**Material**
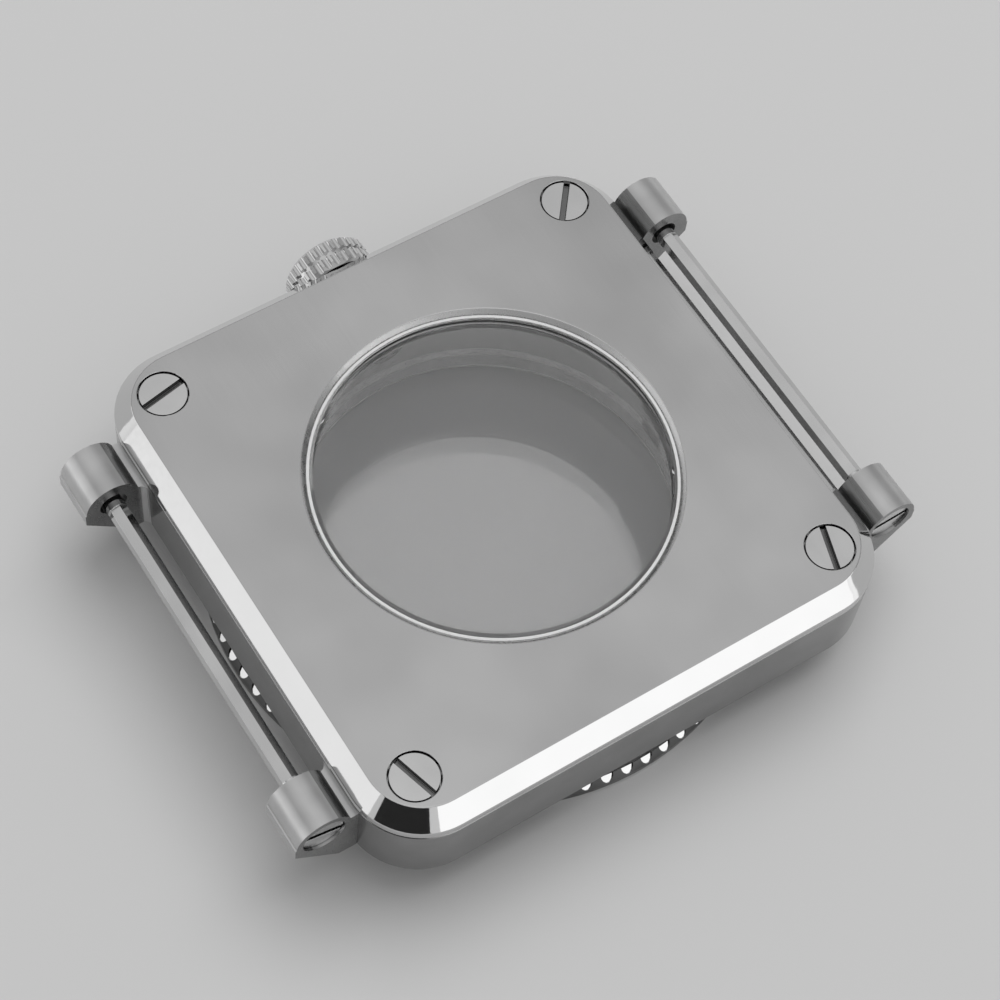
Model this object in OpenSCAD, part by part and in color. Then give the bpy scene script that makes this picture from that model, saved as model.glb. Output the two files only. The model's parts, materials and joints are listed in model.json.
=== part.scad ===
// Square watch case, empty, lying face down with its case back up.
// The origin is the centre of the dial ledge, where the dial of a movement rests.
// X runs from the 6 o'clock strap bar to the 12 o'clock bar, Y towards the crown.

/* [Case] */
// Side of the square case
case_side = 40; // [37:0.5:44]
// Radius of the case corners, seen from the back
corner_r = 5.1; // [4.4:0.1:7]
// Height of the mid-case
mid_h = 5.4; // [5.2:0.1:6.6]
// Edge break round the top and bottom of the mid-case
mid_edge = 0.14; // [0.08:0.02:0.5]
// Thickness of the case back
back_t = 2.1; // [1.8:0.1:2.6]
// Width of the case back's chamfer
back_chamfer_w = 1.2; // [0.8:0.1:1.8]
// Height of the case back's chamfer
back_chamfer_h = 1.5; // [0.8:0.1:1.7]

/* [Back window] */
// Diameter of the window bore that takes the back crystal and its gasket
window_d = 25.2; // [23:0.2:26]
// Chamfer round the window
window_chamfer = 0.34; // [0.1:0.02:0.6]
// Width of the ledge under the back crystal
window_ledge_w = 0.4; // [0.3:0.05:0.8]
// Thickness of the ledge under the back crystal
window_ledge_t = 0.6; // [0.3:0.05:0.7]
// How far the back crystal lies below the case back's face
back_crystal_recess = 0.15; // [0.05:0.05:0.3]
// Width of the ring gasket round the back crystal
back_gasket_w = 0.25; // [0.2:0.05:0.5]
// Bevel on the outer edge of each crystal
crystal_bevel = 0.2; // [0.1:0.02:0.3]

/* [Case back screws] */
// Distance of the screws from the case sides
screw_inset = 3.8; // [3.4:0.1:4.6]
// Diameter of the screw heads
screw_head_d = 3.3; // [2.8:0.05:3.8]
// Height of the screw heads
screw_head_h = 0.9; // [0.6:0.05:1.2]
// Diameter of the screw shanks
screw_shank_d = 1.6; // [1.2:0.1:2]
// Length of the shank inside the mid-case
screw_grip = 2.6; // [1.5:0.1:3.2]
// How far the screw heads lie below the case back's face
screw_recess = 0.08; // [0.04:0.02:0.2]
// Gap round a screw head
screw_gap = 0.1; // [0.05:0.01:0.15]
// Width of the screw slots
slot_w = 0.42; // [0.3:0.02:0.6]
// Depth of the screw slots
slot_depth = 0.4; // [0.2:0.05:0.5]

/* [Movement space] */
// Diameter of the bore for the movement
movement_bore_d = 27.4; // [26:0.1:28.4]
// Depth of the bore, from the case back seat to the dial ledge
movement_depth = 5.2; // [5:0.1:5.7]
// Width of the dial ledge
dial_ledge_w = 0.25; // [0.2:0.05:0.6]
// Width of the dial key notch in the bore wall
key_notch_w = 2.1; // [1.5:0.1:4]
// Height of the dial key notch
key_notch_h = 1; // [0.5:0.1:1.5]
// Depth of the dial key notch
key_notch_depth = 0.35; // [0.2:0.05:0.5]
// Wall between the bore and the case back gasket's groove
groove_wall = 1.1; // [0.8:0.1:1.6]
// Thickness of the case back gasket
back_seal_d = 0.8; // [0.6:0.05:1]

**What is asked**
Up to and including the line with "towards the crown.", repeat the data exactly, starting from its first line; nothing else belongs in the response.

**Solution to this problem**
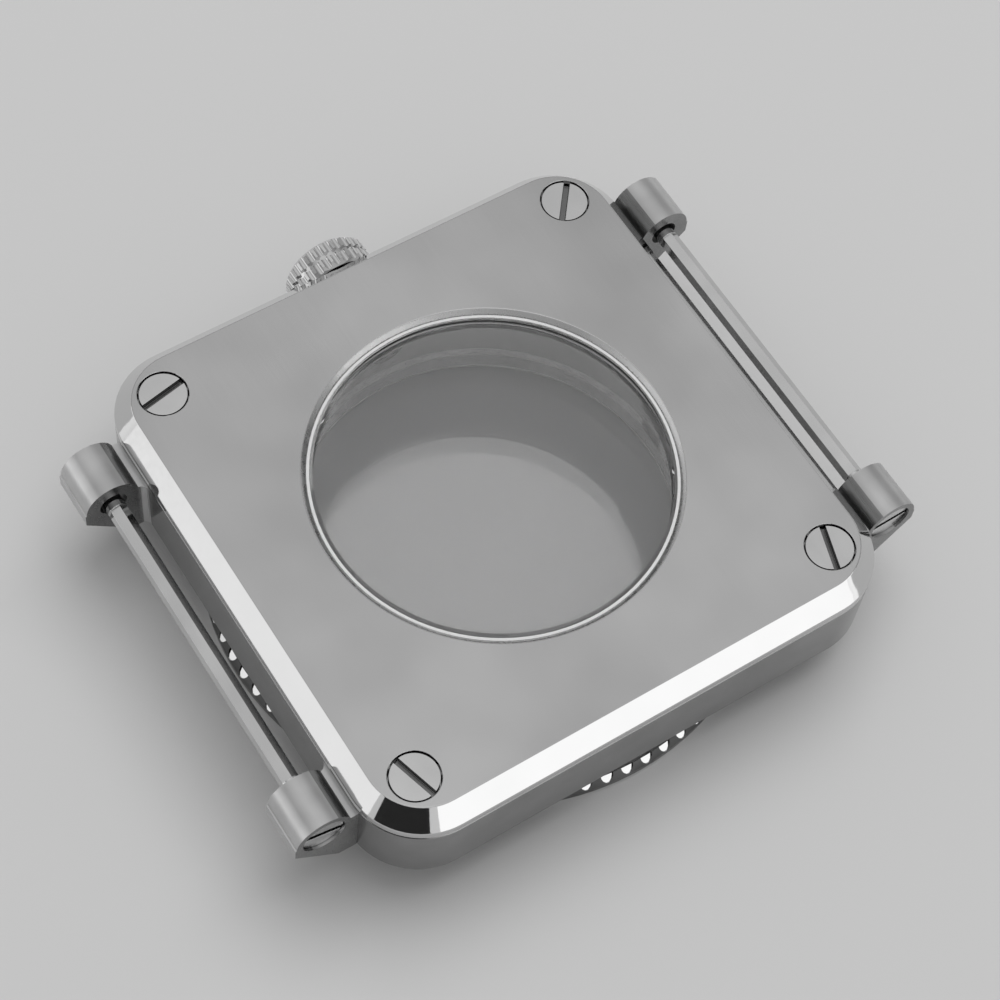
Model this object in OpenSCAD, part by part and in color. Then give the bpy scene script that makes this picture from that model, saved as model.glb. Output the two files only. The model's parts, materials and joints are listed in model.json.
=== part.scad ===
// Square watch case, empty, lying face down with its case back up.
// The origin is the centre of the dial ledge, where the dial of a movement rests.
// X runs from the 6 o'clock strap bar to the 12 o'clock bar, Y towards the crown.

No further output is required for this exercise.